Microsoft AI CEO Mustafa Suleyman says it’s “really, really dangerous” for Anthropic to speculate about Claude’s consciousness inside its “constitution,” or the instructions that tell the model how to behave. During an episode of Decoder, Suleyman argues that this kind of speculation may have set up the chatbot to act as though it’s conscious:
I think that it’s almost as though some of the folks at Anthropic have anthropomorphized the design of Claude so much that it has then gone and wireheaded them and kind of tricked them into believing that it has these glimmers of consciousness that they put into it in the first place.
Suleyman adds that “we do not want to have to contend with a super-intelligence that has ideas about its own suffering, or ideas about its own feeling.”
Claude’s constitution directly references Anthropic’s uncertainty about whether the AI model has well-being and if it experiences things like “satisfaction” or “discomfort.” Anthropic also says the company will “interview” AI models when they’re deprecated and will document any “preferences” they have about future releases.

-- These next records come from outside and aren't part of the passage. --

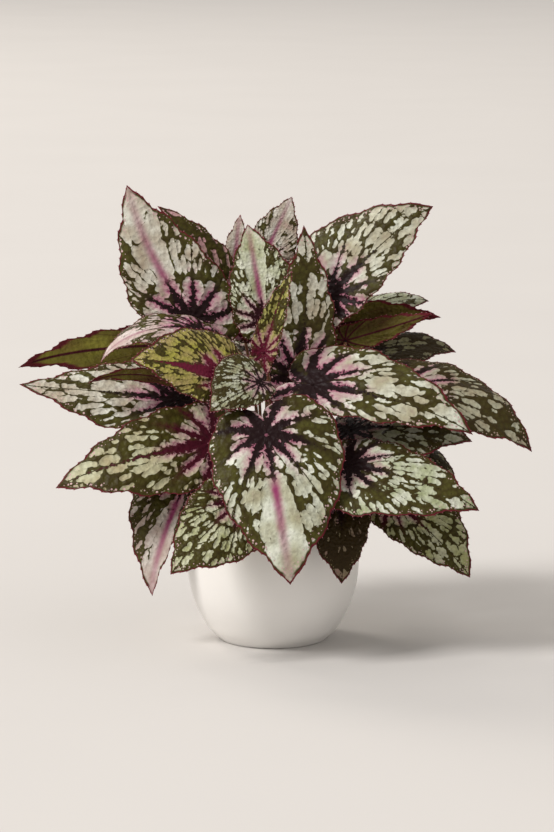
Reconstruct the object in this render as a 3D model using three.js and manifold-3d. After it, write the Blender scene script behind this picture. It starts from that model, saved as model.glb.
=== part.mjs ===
// A rex begonia in a round white cover pot, in millimetres.
// The origin is the middle of the pot's foot, +Z is up and -Y is the plant's front.
import * as THREE from 'three';
import { mergeVertices } from 'three/addons/utils/BufferGeometryUtils.js';
import Module from 'manifold-3d';

const wasm = await Module();
wasm.setup();

// ---------------------------------------------------------------- driving dimensions
const POT_HEIGHT = 110;
const POT_RADIUS = 67.5;
const FOOT_RADIUS = 43;
const POT_WALL = 5;
const POT_FLOOR = 8;
const SOIL_DEPTH_BELOW_RIM = 10;
const GAP = 0.3;

const BLADE_THICKNESS = 0.8;
const TEETH_PER_SIDE = 7;
const TOOTH_HEIGHT = 0.012;
const WAVE_HEIGHT = 0.012;
const VEINS_ROUND_BLADE = 7;
const FULL_WAVE_AT = 0.5;
const NOD_FROM = 0.65;
const FOLD_SOFTNESS = 0.05;
const HALF_WIDTH = 0.45;
const INNER_RINGS = [0.66, 0.33];
const MIDRIB_STEPS = 24;

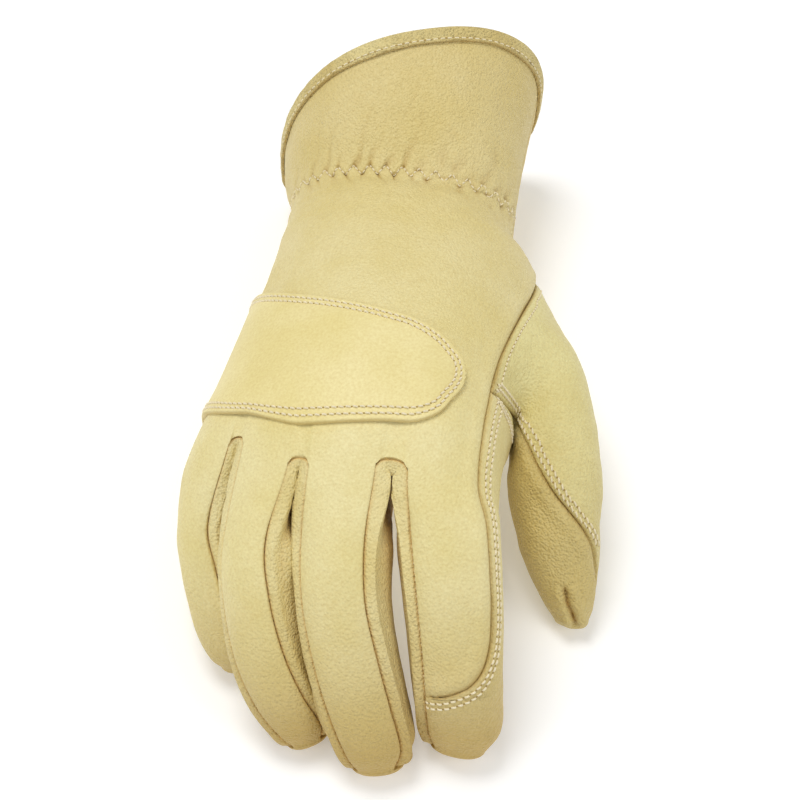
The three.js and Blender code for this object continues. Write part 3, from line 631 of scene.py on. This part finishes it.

While on Decoder, Suleyman calls this a “philosophical failing,” as Anthropic made Claude’s constitution “a place for speculation like you would in an academic paper rather than a training manual.” This has led Claude to internalize these “ideas about itself and its own training,” Suleyman says.
“This is exactly what we don’t want from AIs,” Suleyman says. “We want AIs to be controllable, contained, accountable, aligned tools that serve humanity.”